Let’s say you have one of these freak-of-nature basketball players who are very tall and very coordinated. A Kevin Durant or a Ben Simmons. One of those types. Put somebody like that over the 110’s. He’ll be able to 7-step or even 6-step the first hurdle, and he’ll have no problem two-stepping at least part of the way. This notion that there is such a thing as being “too tall” to hurdle is based on the assumption that everybody must three-step.

A hurdler capable of two-stepping would revolutionize the event. The reason the event is stuck at 12.9-12.8 is because there is no way to truly sprint between the hurdles – hands high, knees high, all out. The ability to two-step, even if for just one hurdle, would mean the ability to sprint for part of the race. Two-stepping would require the athlete to be highly coordinated, highly intelligent, and able to handle making lightning-quick mid-race adjustments. To me, it would just be a condensed version of what 400m hurdlers have to do. As a 400m hurdler, Dutch goes from 13 strides over the first five to 14 over 6-7 to 15 over 8-10. Why couldn’t a 6’6” 110 hurdler go from 3 to 2 and back to 3? It would just be a matter of creating specific drills and specific workouts designed to facilitate a new race model.
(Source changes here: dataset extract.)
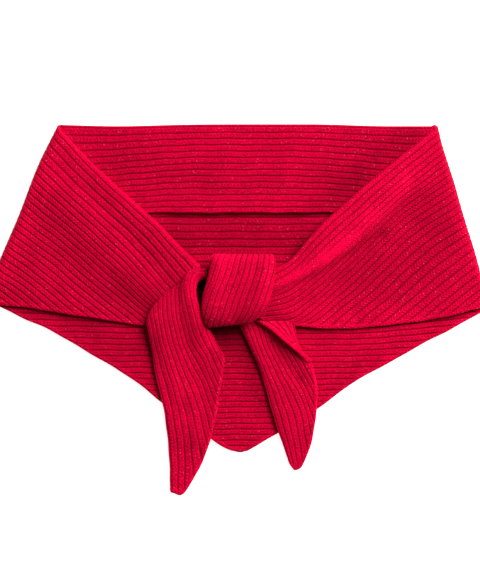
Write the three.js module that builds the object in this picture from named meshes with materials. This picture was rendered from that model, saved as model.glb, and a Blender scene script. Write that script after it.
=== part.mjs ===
// A rib-knit triangle scarf, knotted in front as it is worn and laid flat, in millimetres.
// +X is the viewer's right, +Y is towards the back of the neck and +Z is up from the table.
import * as THREE from "three";

// Driving sizes
const RIB_DEPTH = 0.9; // groove below the crest of a rib
const KNIT = 3; // thickness of the ribbed knit
const GAP = 0.3; // clearance between stretches that touch
const TURN_IN = 77; // depth of the turned-in long edge
const TURN_IN_RIBS = 15;
const NECK_FOLD_Y = 155; // fold line at the back of the neck
const PANEL_TIP_Y = -119.7; // point of the triangle at the back
const RED = 0xc30431;

// The back panel's slanted cut edges, a row for each height on the panel.
const CUT_EDGE = [
  { y: 8.4, left: -212.5, right: 218 },
  { y: 2.5, left: -199, right: 212.5 },
  { y: -7.6, left: -179, right: 195.5 },
  { y: -16, left: -159, right: 180 },
  { y: -27.7, left: -138.5, right: 157 },
  { y: -39.5, left: -118.5, right: 136.5 },
  { y: -51.2, left: -98.5, right: 115 },
  { y: -64.7, left: -79, right: 92 },
  { y: -79, left: -61, right: 73 },
  { y: -92.4, left: -43, right: 51.7 },
  { y: -104.2, left: -26.8, right: 32.8 },
  { y: -111, left: -17.6, right: 21 },
  { y: -116, left: -10, right: 12.5 },
  { y: -119.7, left: -2, right: 6 },
];

// Guide ribs of the two fronts, counted from the neck edge. Each runs from its side fold
// through a third and two thirds of the way to its end, as x, y and height of the upper side.
const LEFT_FRONT = [
  { rib: 0, fold: [-150, 154.5, 13], near: [-112, 113, 13], far: [-71, 75, 12.5], end: [-22, 27, 10] },
  { rib: 7, fold: [-166.5, 119, 13], near: [-129, 84, 12.8], far: [-91, 49, 10], end: [-43, -1, 9] },
  { rib: 15, fold: [-182.5, 79, 11.5], near: [-147, 50, 8], far: [-111, 19, 7.5], end: [-71, -13, 9] },
  { rib: 21, fold: [-195.5, 49, 9.5], near: [-173, 31.5, 7.5], far: [-150, 13, 7.5], end: [-127, -6, 8.5] },
  { rib: 25, fold: [-204, 29, 9], near: [-191.5, 20, 7.5], far: [-179, 10.5, 7.5], end: [-167, 0.5, 8] },
  { rib: 29, fold: [-212.5, 9.5, 8], near: [-209, 7.5, 8], far: [-206.5, 6.3, 8], end: [-204, 5, 8] },
];
const RIGHT_FRONT = [
  { rib: 0, fold: [168, 154.5, 13], near: [120, 115, 14], far: [76.5, 77, 15], end: [28, 28.5, 16.5] },
  { rib: 3, fold: [172.5, 136.5, 14], near: [126, 102, 17], far: [79, 66, 18.5], end: [27, 17, 17] },
  { rib: 6, fold: [177, 121.5, 13.5], near: [131, 88, 14.5], far: [82.5, 54, 15.5], end: [26, 6, 17] },
  { rib: 10.5, fold: [184, 98, 12.5], near: [137, 65.5, 9.5], far: [86.5, 28.5, 11], end: [26, -8, 16] },
  { rib: 15, fold: [191, 75, 11], near: [152, 46, 8], far: [112.5, 16, 8.5], end: [71.5, -16, 11] },
  { rib: 20, fold: [198.5, 50, 9.5], near: [173, 28.5, 8], far: [148, 7.5, 8.5], end: [122, -13, 8.5] },
  { rib: 25, fold: [206, 25, 9], near: [195.5, 13.5, 8], far: [184, 3.5, 8], end: [172.5, -7, 8] },
  { rib: 29, fold: [212.5, 5.5, 8], near: [209, 3.5, 8], far: [206.5, 2.3, 8], end: [204, 1, 8] },
];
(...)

Maybe that athlete is able to two-step one hurdle in his first year of doing it. Then, after working on it in the off-season, he’s able to come back the following year and two-step two hurdles. Then, after another year or two, he’s able to two-step three hurdles. Do you see where this could go? Put a pair of track spikes on Ben Simmons, give me a year to work with him, and I’m telling you it would happen. We’d be in the 12.3 range and the 110’s would never be the same. It would be considered a tall man’s event. If you’re not at least 6’5”, and you can’t two-step at all, don’t bother to show up.